然而,老树却是不睡的,十万叶片每一片都是它的眼、耳和心,即便有一些稍事休息,另一些也是警醒着的。它记得住经历过的一切事物,风雨、雷电、霜雪、阳光和生物界无数的生死、繁荣与衰败以及人世间数不尽的悲欢和冷暖……当有人来向它虔诚祈求走出人生困厄之道,它并非无动于衷,只是稍微迟疑,那些困厄以及遭受困厄的生命即已烟消云散,就如人类之于蜉蝣,即便真想帮一帮那些短命的生灵,有时也未必能来得及。
老树稳稳地站立在大地之上,寸步不移,便已趟过了4000年漫长的岁月之河。老树的存在,让我深刻地质疑人类对生命形式的判断,高贵与深奥,卑微与肤浅到底应该依据什么标准?看那飞鸟,天南地北地奔波、迁徙,忙于飞翔,飞翔,再飞翔,却不知生命的长度是用时间而不是里程来计算的。
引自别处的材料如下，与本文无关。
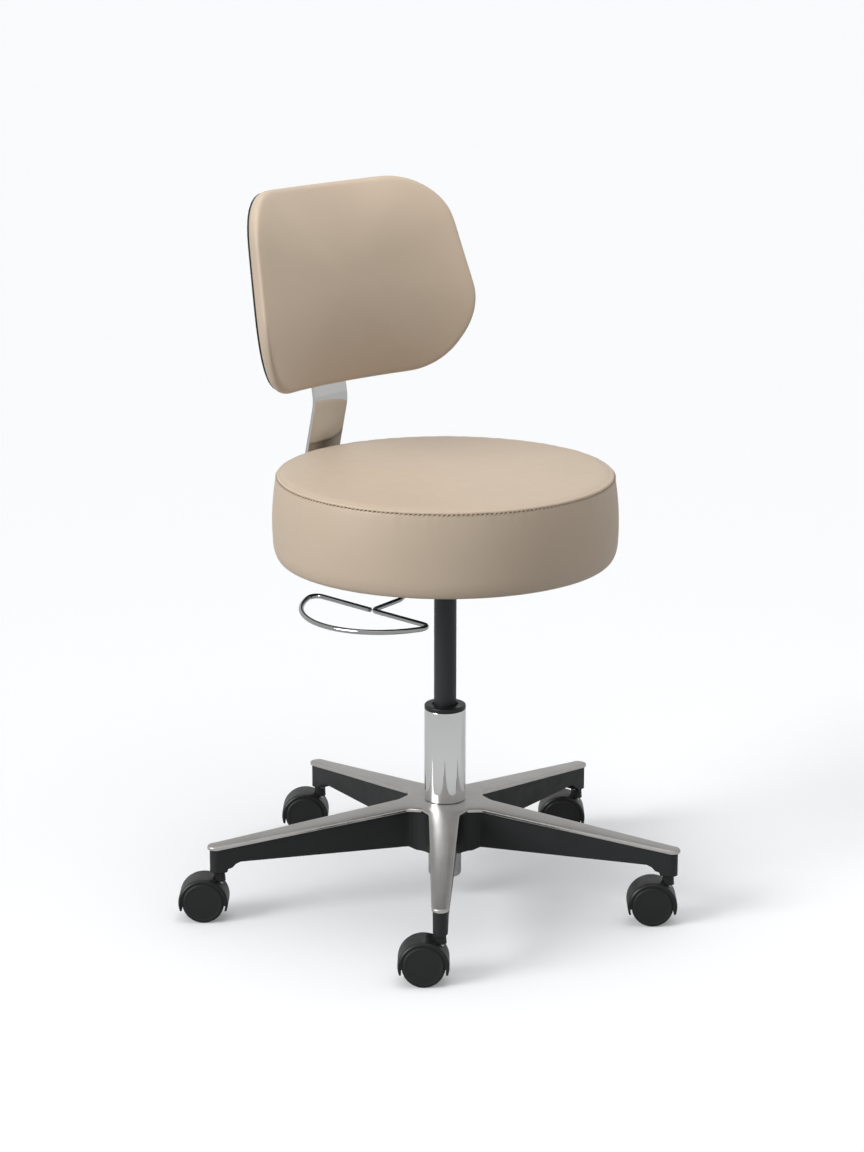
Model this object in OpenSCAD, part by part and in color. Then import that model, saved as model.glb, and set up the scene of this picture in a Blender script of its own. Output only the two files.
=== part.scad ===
// Exam stool with a back: a round padded seat on a gas lift, a padded back on a bent flat bar,
// a release lever bent from rod, and a five-star base on hooded twin-wheel casters.
// Millimetres, +Z up. The origin is on the floor under the column, and the sitter faces -Y.

/* [Seat] */
// Height of the seat's underside above the floor, as stored
seat_z = 428.5; // [415:0.5:445]
// Widest diameter of the seat, part way down its side
seat_d = 411; // [395:1:430]
// Height from the underside to the stitched seam
seat_side_h = 99; // [85:1:110]
// How far the seam sits in from the widest diameter
seam_in = 7.5; // [4:0.5:12]
// Height from the underside to the widest diameter
seat_wide_h = 44; // [36:1:52]
// Rise of the padded top above the seam
seat_crown = 14; // [8:0.5:22]
// Diameter of the flat land in the middle of the top
crown_land_d = 24; // [16:1:40]
// Height of the rounded bottom edge
edge_h = 25; // [16:1:30]
// Width of the rounded bottom edge
edge_w = 10.5; // [8:0.5:16]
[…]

看那有翅而无骨的昆虫,虽动辄展翅却总难致远,一奋一二丈,再奋一二里,奋尽全身之力终究没有逃出老树的眺望,又总在无知无觉中颓然而死。再看那四足的猕猴、狐、鼠之类,树上树下、树左树右地奔突缠绕,临终也不能明了自己应得之数和应领之命究竟几何。算来,也只有两足的人类之中还有一些窥破天机的智者,在经历了一切虚妄、徒劳之后,能够静静地坐下来,倾听这老树、这大地、这宇宙的无言之言,无声之声。
坐在刘勰校经楼前的台阶上,看斜阳余晖洒在“银杏王”巨大的伞盖之上,万千叶片纷纷发出祥和、明亮的微笑。那微笑却不是我们所理解的快乐,但很难猜测其中的奥义。光,跳跃着、弥漫着,呈液态状,从天空泼洒下来,一接触银杏叶片马上向四处迸溅开来,其中有一些便顺着叶片的缝隙流淌到了地上、树干上,形成了一块块、一汪汪明亮的光斑。不知道何年何月,老树的主干旁和褐色的枝丫上,又生出了手臂粗的新枝干。看上去很像苍老的肢体又焕发了青春,也像以自己的身躯为本,又滋养出新一代生命。
就这样,我背靠一座有着千年历史的古代建筑,面对一棵可以傲视一切生命的树中王者,消磨了一个完整的黄昏。待要起身离去时,突然感觉到了异常的艰难和沉重,似乎自己也和面前的老树以及刘勰的雕像一样,生出了具体的或抽象的根。